I think I can almost hear those words, don’t your ears ring?
Wait, wait, wait! Jesus here says:
Whoever has my commandments and observes them
is the one who loves me.
These are not fortune cookie platitudes. On the contrary, there’s an actionable call: to follow Jesus in what you do, in order to demonstrate that you love him. Here is the Catholic reality: good works are also needed. This can’t be about just accepting a generic faith without works! And so the heretics who arbitrarily mutilate the content are put again in their place… pardon, I mean the separated brothers, who insist on sola fide.
After all, if you follow Jesus, how could you not want to join his visible Church? Christianity without the Church is only an illogical extravagance that came into existence out of a bad conscience; sometimes, by now, it’s taken for granted and spread also out of habit, through hearsay…

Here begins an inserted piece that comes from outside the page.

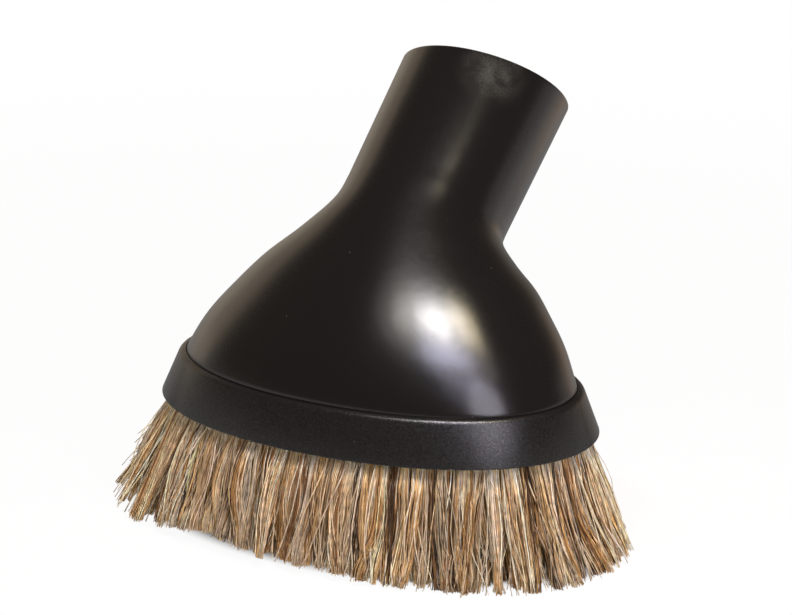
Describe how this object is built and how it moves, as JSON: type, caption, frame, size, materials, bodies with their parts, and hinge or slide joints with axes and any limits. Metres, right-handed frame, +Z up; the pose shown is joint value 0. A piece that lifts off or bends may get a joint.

In any case, back to the point: to escape the temptation to confine the whole discourse to a whimsical, self-referential bubble, containing capriciously intense feelings, Pentecostal sect style, just remember how indefensible it is to stop at the letter of a single passage, interpreted according to one’s wishes. The other passages that are read today have been put there on purpose, to remind us that there’s a concrete reality: special people given a very specific mission, to help others by preaching and bringing them the Spirit through visible acts, the Sacraments.
Did you perchance feel some discomfort deep inside, faced with the presumed audacity of this last statement of mine, which seems too bluntly pro domo mea, too simplistic, too old-fashioned?
I must confess I was indeed a little uncomfortable writing it. Look at how deep the conditioning we have received from modernity is, to the point of feeling ashamed for our reasonable doctrine.